Q: How would you detect and mitigate a coordinated abuse pattern where one set of credentials is being used simultaneously across dozens of devices, cycling through the 4-device cap by repeatedly unbinding and rebinding?
Expected depth: Discuss anomaly detection signals beyond the raw device count: binding/unbinding velocity, geographic implausibility (devices binding from distant regions within minutes of each other), IP reputation, and correlating device fingerprint churn against account tenure. Cover the tradeoff between tightening the rebind cooldown (which inconveniences legitimate device upgrades) and leaving it loose (which is easy to abuse), and where a human review queue fits into an otherwise fully automated system.
Q: The edge verification path is designed to never call back to origin. What happens if the Ed25519 public key needs to be rotated, and how do you avoid a coordinated, risky “flag day” rollout across 200+ PoPs?
Expected depth: Discuss maintaining a small set of currently-valid public keys (current plus one previous) rather than a single key, distributing key updates through the same propagation channel used for revocation deltas, and a rollover window where PATs signed with either key verify successfully.

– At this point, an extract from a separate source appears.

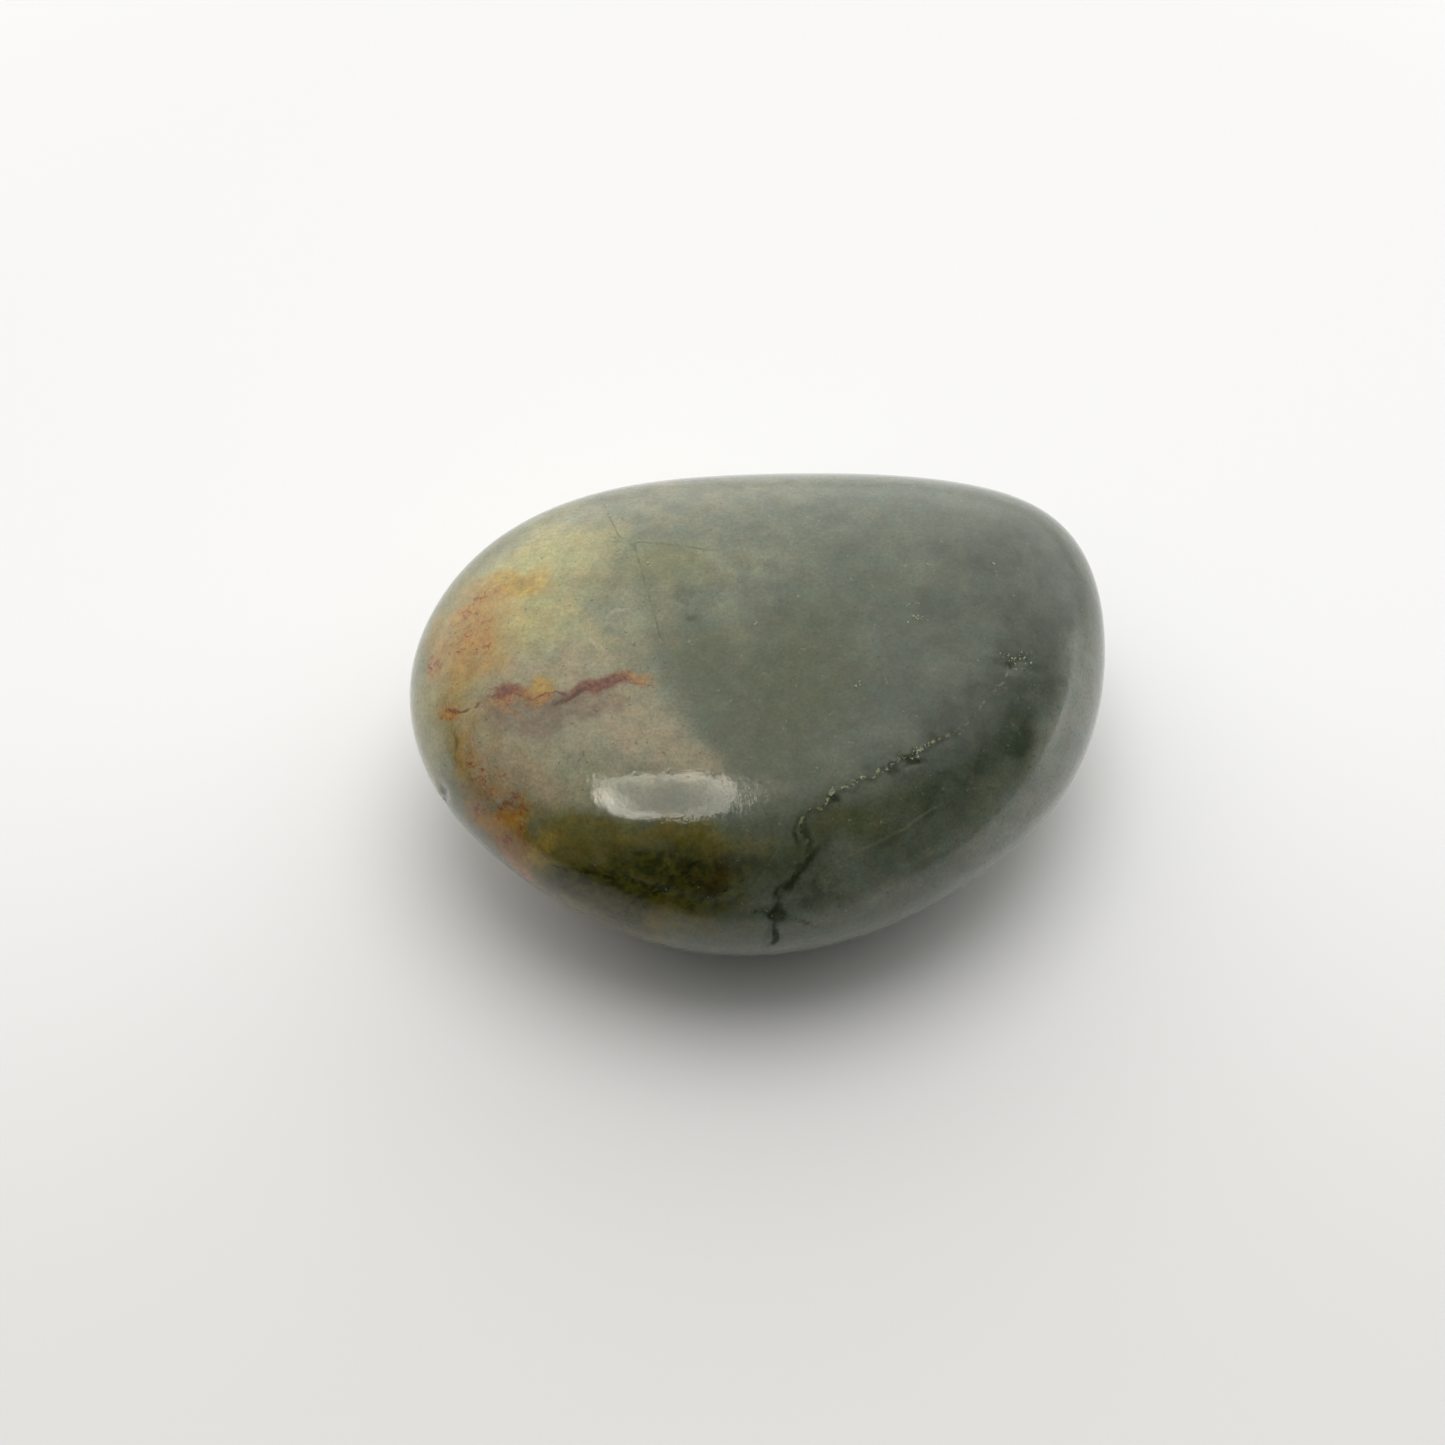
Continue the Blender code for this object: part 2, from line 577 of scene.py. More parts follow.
MOSS_THREADS = Strand("moss_threads", (
    ((620, 914), (632, 904), (645, 896), (668, 888), (690, 884)),
    ((560, 866), (590, 874), (620, 880), (650, 886), (676, 876), (700, 862)),
    ((690, 905), (705, 898), (722, 890)),
))
MILKY_STREAKS = Strand("milky_streaks", (
    ((606, 623), (609, 615), (617, 610), (633, 611)),
    ((548, 652), (566, 638), (590, 640), (606, 652)),
))
FINE_SEAM = Strand("fine_seam", ((
    (835, 862), (870, 846), (890, 836), (905, 828), (920, 817), (935, 808),
),))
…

Cover how this avoids a hard cutover where any PoP that has not yet received the new key starts rejecting every valid token signed with it.
Q: Your capacity estimate assumes segment requests are the dominant edge verification load. How would the design change for a platform that also needs to protect live, low-latency (sub-2-second) streams where segments are much smaller and more frequent?
Expected depth: Discuss how a much shorter segment interval multiplies edge verification QPS proportionally, and whether per-segment verification is still the right granularity versus verifying less frequently (for example, once per chunked-transfer connection) at the cost of a coarser revocation grain. Cover the latency budget tension: low-latency live streaming has less tolerance for even a single failed verification triggering a stall, so retry and renewal timing need to be tuned tighter than for on-demand video.